Janet Henry, another colleague at HSBC, has just written a paper, Delving Beneath the Surface, examining the likely dynamics of inflation in Europe in response to higher commodity prices. Her conclusions make for uncomfortable reading. In the UK, for example, inflation will be back above 2 per cent in months. Yet, with huge amounts of spare capacity, even allowing for a permanent drop in productive potential associated with the lasting effects of the credit crunch, the chances are that wage growth will be, at best, desultory. Real spending power will be under tremendous downward pressure.

In the good old days, we'd have borrowed our way out of these difficulties. If incomes were being squeezed, we could have relied upon credit markets to allow consumption and investment to continue rising. But the credit crunch has put paid to this. The only borrower left is the government, and few governments will be either willing or able to keep borrowing at the pace seen over the past year.

The credit crunch has created a pivot in the world economy. The debt-driven attempts at continued expansion in the developed world have unravelled uncomfortably quickly. Lower interest rates will provide part of the solution, but they are working more to stimulate demand in Asia than in the developed world. Asia is a lot bigger economically than it used to be, at a resource-dependent stage of its development and is helping driving energy prices back up again. Those increases, in turn, threaten to constrain the pace of economic recovery in the west by eating away at our real disposable incomes.
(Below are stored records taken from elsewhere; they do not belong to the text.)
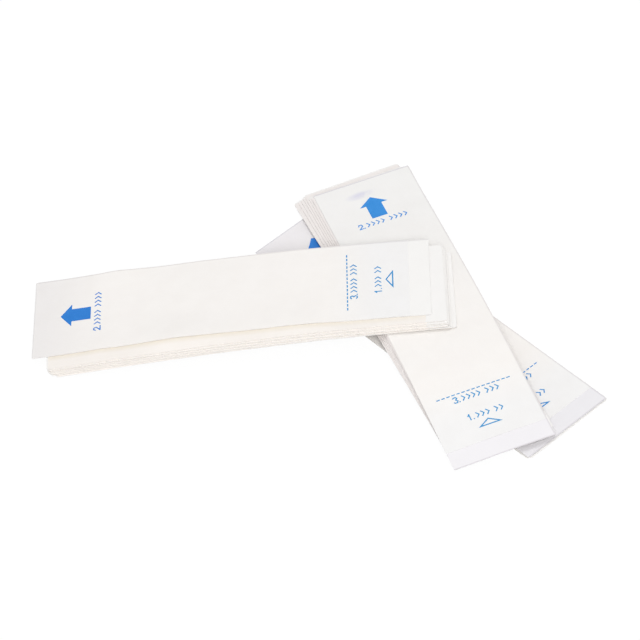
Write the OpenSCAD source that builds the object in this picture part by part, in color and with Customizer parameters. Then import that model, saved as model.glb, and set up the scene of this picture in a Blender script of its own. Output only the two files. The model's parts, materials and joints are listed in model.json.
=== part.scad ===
// Three loose, crossed bundles of disposable barrier sleeves for a hand-held dental camera.
// Each sleeve is a flat pocket of two film plies between two paper plies.
// Its paper peels back from one end, and a tail snaps off along a tear line near the other end.
// Millimetres. The origin is the middle of the lower bundle's bottom face. +Z is up.

/* [Sleeve] */
// Length of one flat sleeve, from its peel end to its insertion end
sleeve_l = 231; // [180:1:280]
// Width of one flat sleeve
sleeve_w = 60; // [48:1:80]
// Thickness of one paper ply
paper_t = 0.12; // [0.08:0.01:0.16]
// Thickness of one film ply
film_t = 0.05; // [0.03:0.01:0.07]
// Air between neighbouring plies of one sleeve
ply_gap = 0.02; // [0.01:0.01:0.03]
// Air between neighbouring sleeves of one bundle
sleeve_gap = 0.2; // [0.15:0.05:0.4]
// Air between one bundle and the bundle that it lies on
rest_gap = 0.3; // [0.2:0.1:1]
// Film that shows beyond the front paper at the peel end
peel_margin = 1; // [0:0.5:5]
// Film that shows beyond the front paper at the insertion end
insert_margin = 12; // [5:1:14]

/* [Peel and tear lines] */
// Distance of the tear line from the insertion end
tail_l = 48; // [44:1:54]
// Length of the end flap that peels up first
flap_l = 44; // [42:1:50]
// Number of flaps between the end flap and the tear line, on the upper bundle's top sleeve
inner_flaps = 3; // [1:1:4]
// Width of the cut at a tear line or between two flaps
seam_w = 0.06; // [0.02:0.02:0.1]

/* [Printed marks] */
// Thickness of the printed ink
ink_t = 0.02; // [0.01:0.01:0.03]
// Distance of the arrow's tip from the peel end
arrow_inset = 15.8; // [12:0.2:18]
// Full length of the arrow
arrow_l = 17.9; // [14:0.1:20]
// Length of the arrow's head
arrow_head_l = 6.6; // [5:0.1:9]
// Full width of the arrow's head
arrow_head_w = 17.2; // [12:0.2:22]
// Width of the arrow's shaft
arrow_shaft_w = 9.6; // [6:0.2:12]
// Height of the step numbers and of the marks in their rows
row_h = 3.7; // [3:0.1:4.5]
// Width of every drawn stroke
stroke_w = 0.68; // [0.4:0.02:0.8]
// Distance from one mark in a row to the next
mark_pitch = 3; // [2.2:0.05:3.2]
// Distance from the arrow's shaft to the row of step 2
step_2_gap = 2.2; // [1:0.1:3]
// Distance from the tear line to the row of step 3
step_3_gap = 2.3; // [1:0.1:3]
// Distance from the tear line to the row of step 1
step_1_gap = 16.3; // [14:0.1:18]
// Distance from the tear line to the point of the triangle
triangle_gap = 22.4; // [20.5:0.1:24]
// Length of the triangle, from its point to its base
triangle_l = 4.6; // [4:0.1:6]
// Width of the triangle's base
triangle_w = 14.3; // [10:0.1:18]
// Length of the dashed tear line
dashes_l = 44; // [30:1:46]
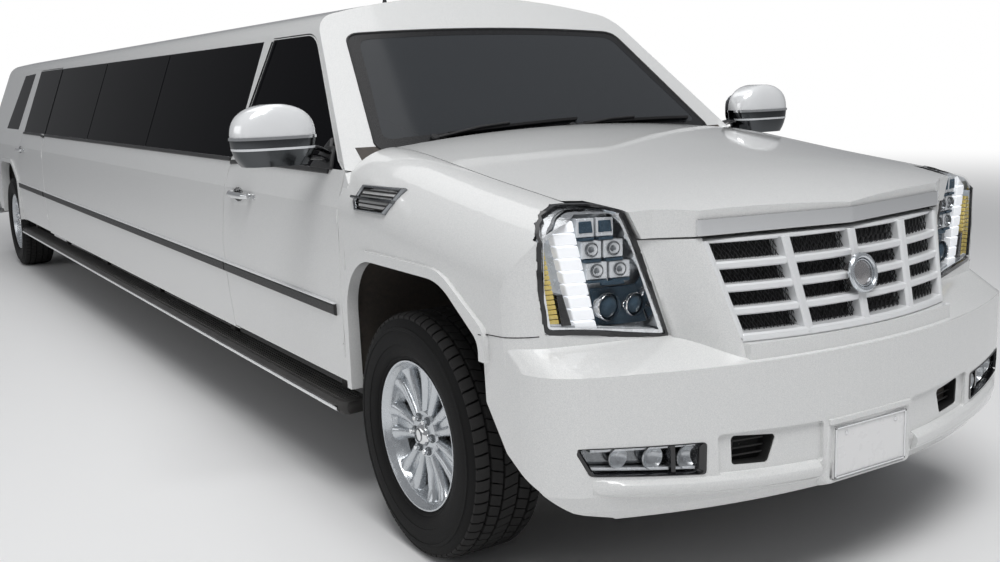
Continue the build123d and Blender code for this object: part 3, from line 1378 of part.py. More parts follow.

This is why a debate over fiscal consolidation is ultimately so important. Keynes wasn't wrong. The fiscal pump-priming we've seen over the past 12 months prevented a far worse economic meltdown. But, by increasing government debts, we have increased the tax burden on future generations. That's fine if we can look forward to strong and sustained growth. But, as the global economy pivots, that becomes less likely for the developed world. At some point, we will have to accept a string of years in which the key word will be "austerity".